Nevertheless, the voting support is temporary as hurricane-afflicted shareholders reverse their position about three years after the strike. The latter finding suggests that climate-related reactions subside as attention to environmental issues dissipates.
Finally, the study evaluates whether the endorsement of environmental initiatives by hurricane-afflicted funds changes shareholder wealth. While environmental activism can positively affect firm outcomes, the researchers find that when a hurricane drives a shift in shareholder preferences toward the environment, activism negatively affects shareholder wealth. In fact, the passage of environmental proposals endorsed by hurricane-stricken funds, is met with significantly lower stock returns both in the short and long terms. Furthermore, voting support for new environmental proposals increases by 20 percentage points even though the investors’ wealth decreased when a similar proposal previously passed. Therefore, firm profitability does not appear to drive shareholder’s voting behavior following a major hurricane strike. This suggests that hurricane-induced shareholder activism represents an overreaction, and does not boost firm value by improving shareholders’ awareness of climate-related risks.

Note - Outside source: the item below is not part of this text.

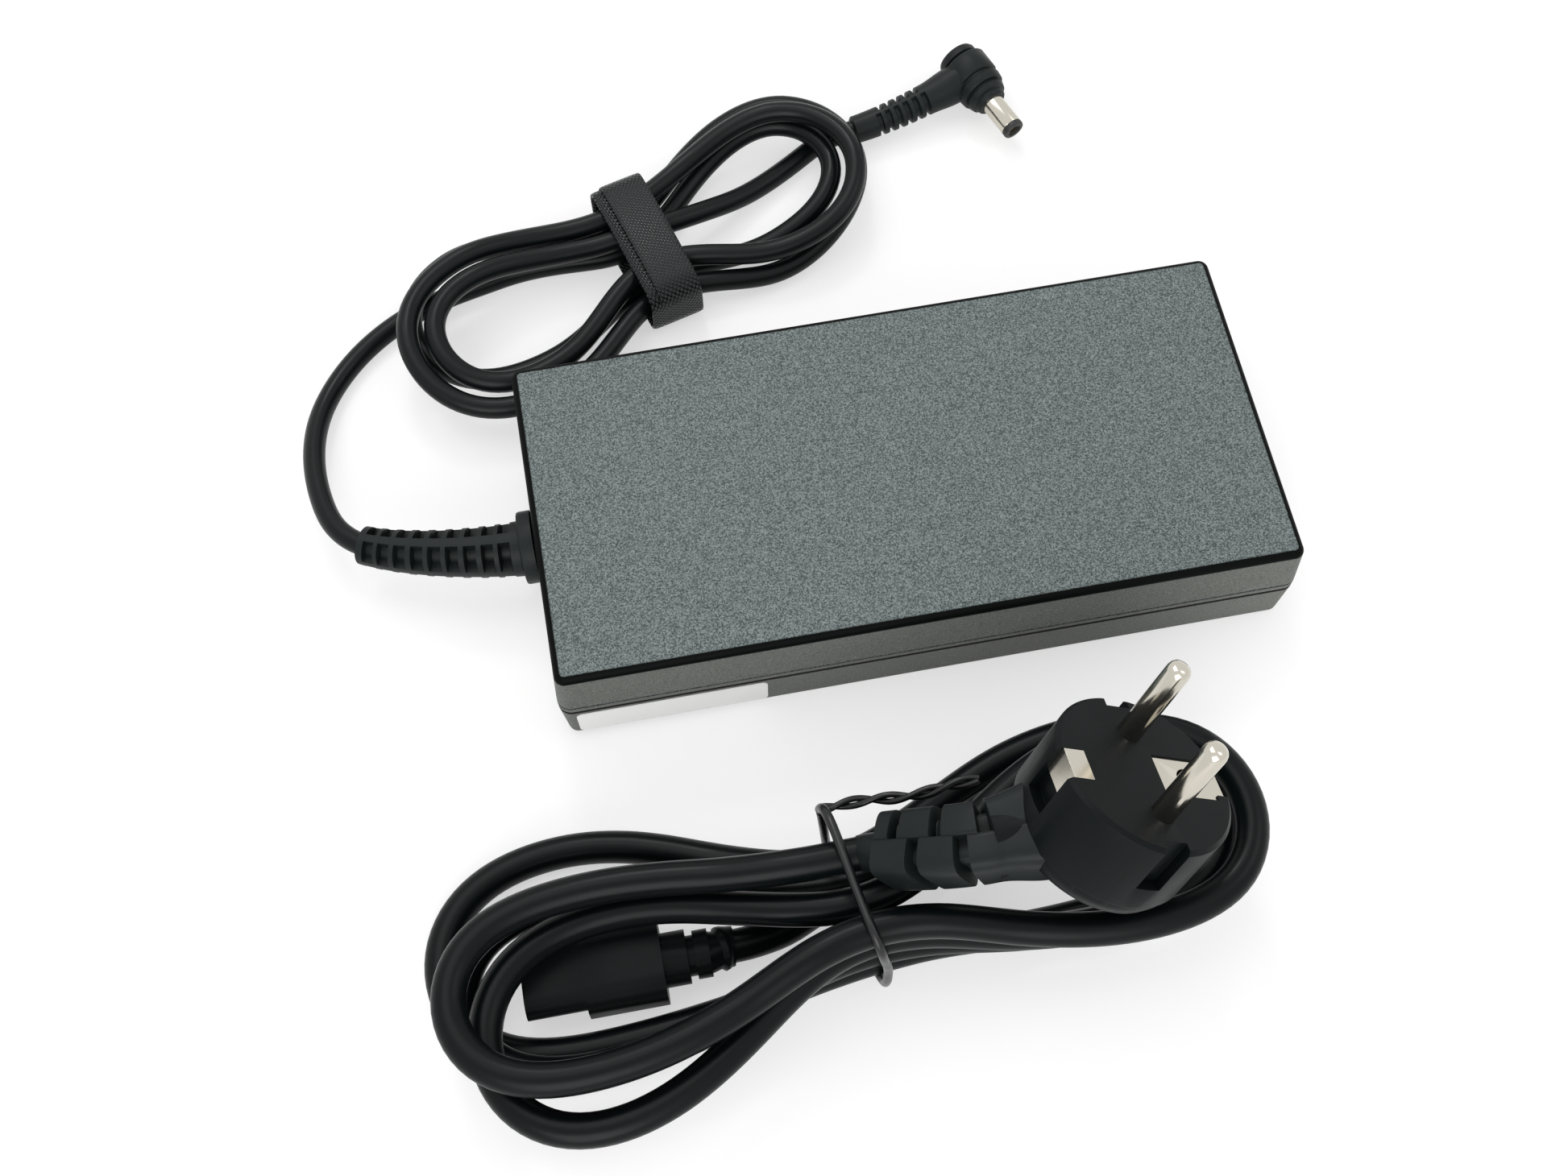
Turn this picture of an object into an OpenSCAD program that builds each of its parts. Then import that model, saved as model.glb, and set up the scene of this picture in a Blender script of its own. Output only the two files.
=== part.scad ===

In conclusion, the study indicates that changed risk preference following salient climatic events lead to increased support for environmental and social initiatives, even when proposals are not profitable for the shareholders. This is a powerful result at a time when regulators are considering the need for a bigger corporate contribution to address the dangers that climate change poses to society.
“Do salient climatic risks affect shareholder voting?” by Eliezer M. Fich (Drexel University) and Guosong Xu (Erasmus University), October 2022.